* GIVEN MATERIAL

⁂

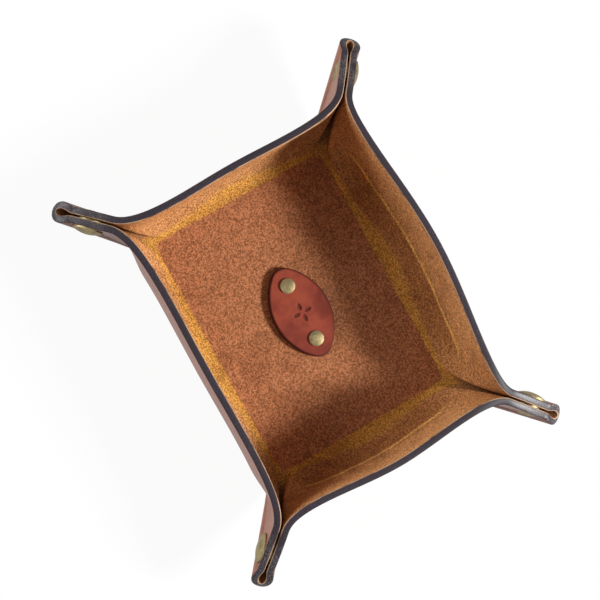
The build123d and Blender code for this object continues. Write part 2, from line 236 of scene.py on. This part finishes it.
# Where a tight bend would fold the outside over itself, its points are drawn apart again: a
# point of a face that looks the wrong way goes to the middle of its four neighbours
def unfold(columns):
    skins = [column["skin"] for column in columns]
    facing = [column["facing"] for column in columns]
    last, rim = len(skins[0]) - 1, sheet["rows"]

    def normal(n, k):
        return (skins[n + 1][k + 1][0] - skins[n][k][0]).cross(
            skins[n][k + 1][0] - skins[n + 1][k][0])

    halfway = last - rim // 2
    hand = math.copysign(1, normal(0, halfway).dot(facing[0][halfway]))
    for _ in range(sheet["unfoldRounds"]):
        loose = set()
        for n in range(len(skins) - 1):
            for k in range(rim, last):
                face, way = normal(n, k), (facing[n][k] + facing[n + 1][k + 1]) / 2
                if face.dot(way) * hand < sheet["unfoldCosine"] * face.length:
                    loose |= {(i, j) for i in range(n - 1, n + 3) for j in range(k - 1, k + 3)}
        moved = {(n, k): (skins[n - 1][k][0] + skins[n + 1][k][0]
                          + skins[n][k - 1][0] + skins[n][k + 1][0]) / 4
                 for n, k in loose if 0 < n < len(skins) - 1 and rim < k < last}
        if not moved:
            break
        for (n, k), place in moved.items():
            skins[n][k] = (place, *skins[n][k][1:])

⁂

* WORK TO BE COMPLETED
Return exactly the lines from the beginning of the data above through the one containing "skins[n][k + 1][0] - skins[n", please. Include both end lines and add nothing else.

* ANSWER IN FULL
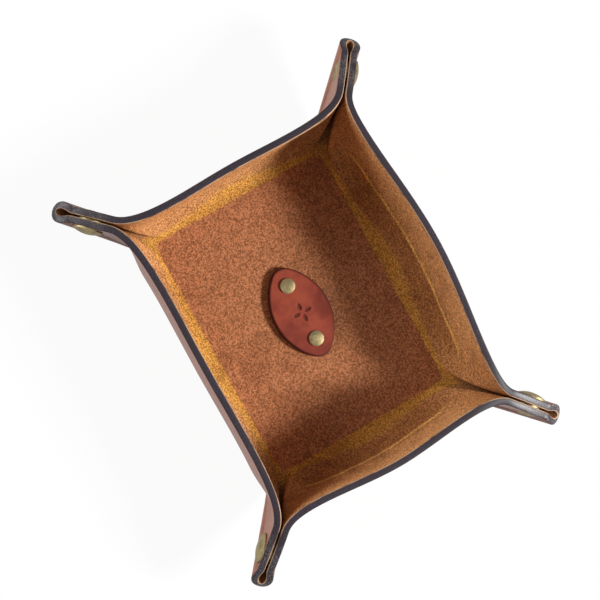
The build123d and Blender code for this object continues. Write part 2, from line 236 of scene.py on. This part finishes it.
# Where a tight bend would fold the outside over itself, its points are drawn apart again: a
# point of a face that looks the wrong way goes to the middle of its four neighbours
def unfold(columns):
    skins = [column["skin"] for column in columns]
    facing = [column["facing"] for column in columns]
    last, rim = len(skins[0]) - 1, sheet["rows"]

    def normal(n, k):
        return (skins[n + 1][k + 1][0] - skins[n][k][0]).cross(
            skins[n][k + 1][0] - skins[n + 1][k][0])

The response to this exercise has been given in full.